Cibi vecchi e nuovi
Oltre al grano, altri prodotti caratterizzavano, seppur in misura inferiore, la dieta delle popolazioni europee in età barocca. La patata, importata dalle Americhe, rimase a lungo un alimento destinato unicamente al nutrimento degli animali, e solo nel XIX secolo divenne ingrediente fondamentale della cucina europea. Il riso, conosciuto sin dal Medioevo, venne prodotto in grande quantità nella pianura del Po dalla fine del XV secolo, mentre al secolo successivo risalgono l’introduzione del grano saraceno, proveniente dal nord-est d’Europa, e del mais. Il grano saraceno, consumato sotto forma di farinate, pappe, crespelle o polenta, non poteva essere utilizzato per fare il pane, ma aveva il vantaggio di crescere anche su terreni assai poveri e di poter essere mischiato ad altri tipi di frumento nelle rotazioni triennali. Il mais invece venne importato in Europa da Cristoforo Colombo nel 1493 ed in breve fu adottato nel vecchio Continente, specie nell’area mediterranea. Era infatti coltivato in Castiglia, in Andalusia, in Catalogna, in Portogallo, nella Francia del sud e nel nord d’Italia, oltre che nella Penisola balcanica. La grande produttività del mais spinse molti proprietari ad aumentare l’estensione delle superfici destinate alla sua coltivazione nel corso del XVIII secolo, causando in tal modo anche la diffusione di epidemie di pellagra: la carenza di vitamina PP nel mais era infatti all’origine di questa malattia mortale che avrebbe funestato a più riprese l’Europa fino al XX secolo.

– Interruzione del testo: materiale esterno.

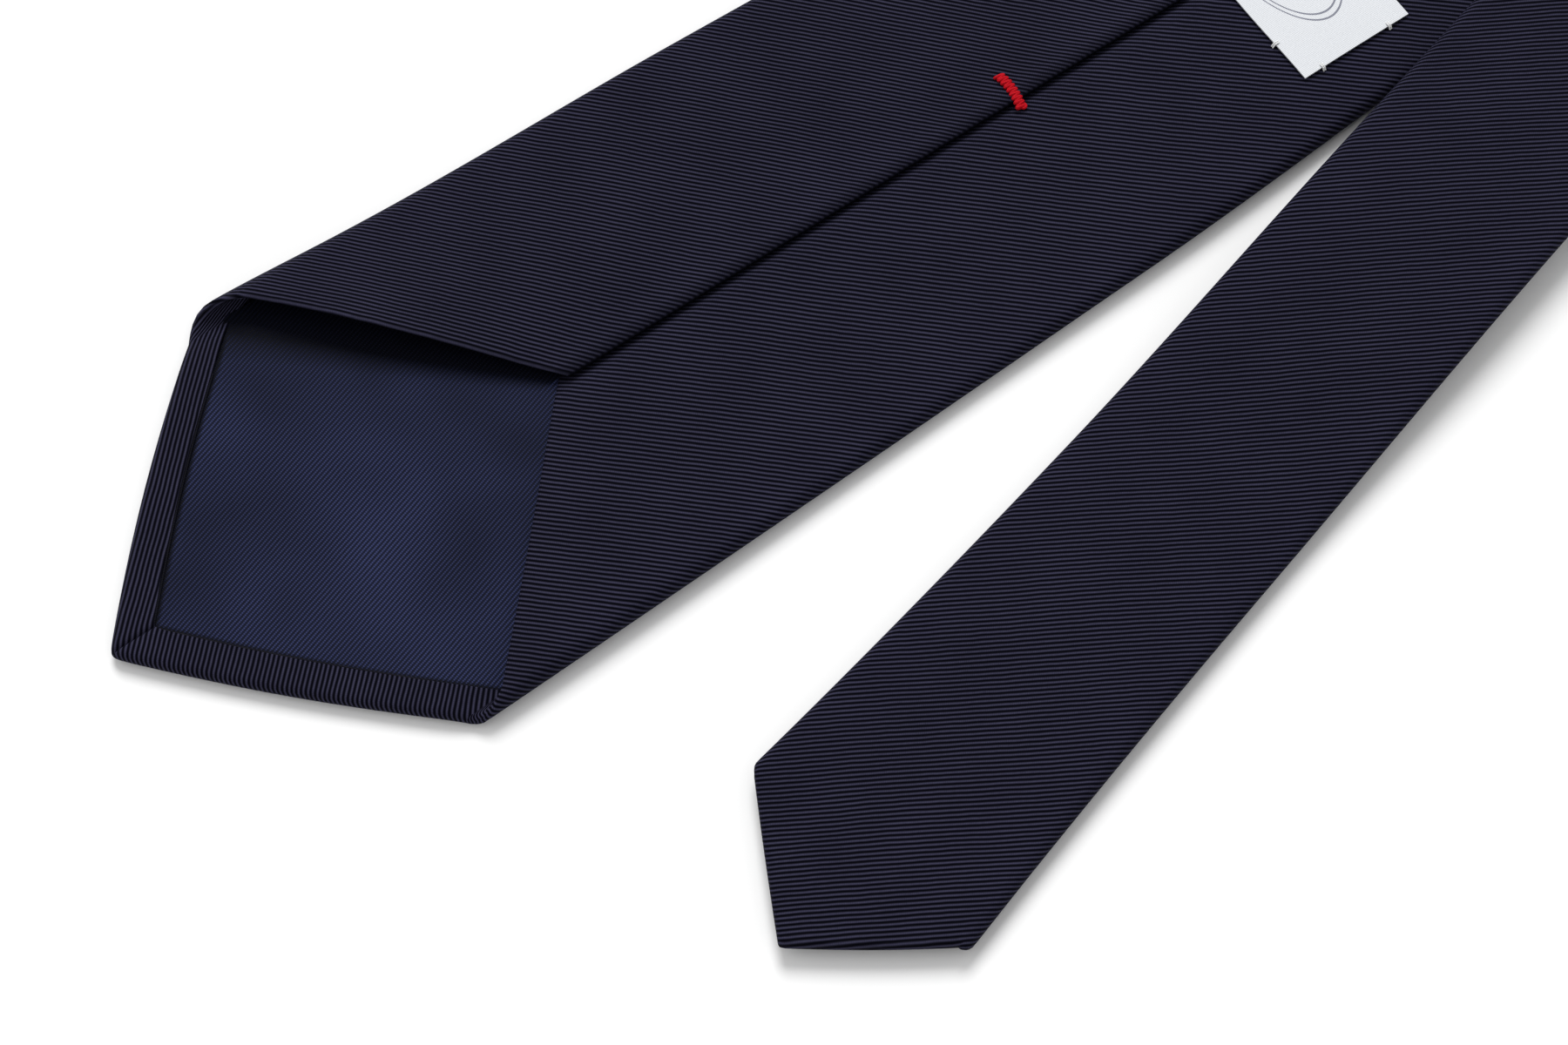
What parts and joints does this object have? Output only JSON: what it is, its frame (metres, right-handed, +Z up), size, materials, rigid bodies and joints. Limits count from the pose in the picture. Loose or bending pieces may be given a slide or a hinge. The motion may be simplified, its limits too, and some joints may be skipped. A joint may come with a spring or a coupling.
{
  "type": "necktie",
  "caption": "Ribbed necktie laid folded at the neck, wide blade back up with its lining showing, narrow tail face up over it.",
  "frame": {"origin": "centre of the wide blade's shoulder line, on the outer face of its front cloth, which lies on the table", "axes": "+X from the wide blade's point towards the neck fold, +Y across the tie, +Z up, out of the wide blade's back"},
  "size_m": [0.7445, 0.1485, 0.0088],
  "materials": {
    "shell_cloth": "ribbed silk with a low sheen",
    "tipping_cloth": "smooth twill lining",
    "interlining_felt": "matt brushed wool",
    "navy_thread": "matt thread",
    "red_thread": "twisted thread with a low sheen",
    "label_weave": "fine woven satin",
    "white_thread": "matt thread"
  },
  "bodies": {
    "blade_half": {"blade_shell": "shell_cloth", "neck_shell": "shell_cloth", "blade_interlining": "interlining_felt", "blade_tipping": "tipping_cloth", "blade_tipping_thread": "navy_thread", "blade_join_thread": "navy_thread", "blade_slip_stitch": "navy_thread", "blade_bar_tack": "red_thread", "label": "label_weave", "label_tack_1": "white_thread", "label_tack_2": "white_thread", "label_tack_3": "white_thread", "label_tack_4": "white_thread", "label_tack_5": "white_thread", "label_tack_6": "white_thread"},
    "tail_half": {"tail_shell": "shell_cloth", "tail_interlining": "interlining_felt", "tail_tipping": "tipping_cloth", "tail_tipping_thread": "navy_thread", "tail_join_thread": "navy_thread", "tail_slip_stitch": "navy_thread", "tail_bar_tack": "red_thread"}
  },
  "joints": [
    {"name": "neck_fold", "type": "hinge", "parent": "blade_half", "child": "tail_half", "pos_m": [0.70408, 0, 0.0044], "axis": [0, 1, 0], "range_deg": [0, 179.5], "deforming": ["neck_shell", "blade_interlining", "blade_slip_stitch"]}
  ]
}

Come nel caso della patata, anche il pomodoro, importato dalle Americhe, si impose sulle tavole europee solo a partire dal XVIII-XIX secolo. Più rapida fortuna ebbe invece il peperoncino, che ebbe un immediato successo sia in Spagna che nell’Italia meridionale, e quel particolare tipo di volatile che Hernán Cortés scoprì in Messico attorno al 1520 e fece importare subito dopo in Europa. Il tacchino, o “pollo d’india”, entrò immediatamente e stabilmente nei menu dell’altà società europea, che apprezzava sia il gusto delle sue carni, sia il prezzo minore a cui veniva venduto rispetto agli altri grandi volatili largamente consumati nel periodo, come i cigni, i pavoni, i cormorani, le gru, le cicogne o gli aironi. Altri elementi fondamentali nell’alimentazione delle popolazioni europee erano la melanzana (già importata dall’Asia nel corso del Medioevo per mano degli Arabi) e i fagioli, mentre furono a lungo associati alle fasce più povere della popolazione alimenti come le rape, le castagne e le patate. Se il consumo e l’importazione del pepe conobbe una netta diminuzione nel corso dell’età moderna, grande fortuna ebbero invece alcune bevande importate dalle Americhe e dall’Oriente. In Spagna e nell’Italia spagnola, in particolare, ebbero grande successo il cioccolato (scoperto in Messico dagli Spagnoli e ben presto zuccherato, anziché insaporito con spezie piccanti come usavano fare gli Indios) e il caffè (che i Turchi introdussero in Europa dall’Etiopia e dallo Yemen, trovando negli italiani tra il XVI e il XVII secolo i suoi primi entusiastici consumatori). Nel nord Europa, e in particolare in Inghilterra, si impose invece il tè, la cui diffusione, assieme a quella del cioccolato e del caffè, comportò sia un deciso aumento della produzione e del consumo di zucchero, sia la creazione di grandi piantagioni di canna da zucchero nelle torre colonizzate dagli Europei (soprattutto in Brasile). Moltissimi schiavi neri, prelevati in Africa, costituirono la forza lavoro necessaria per soddisfare la domanda di zucchero proveniente dall’Europa. (immagine: Pieter Claesz, Banchetto con frutta ostriche e pasticcio di tacchino).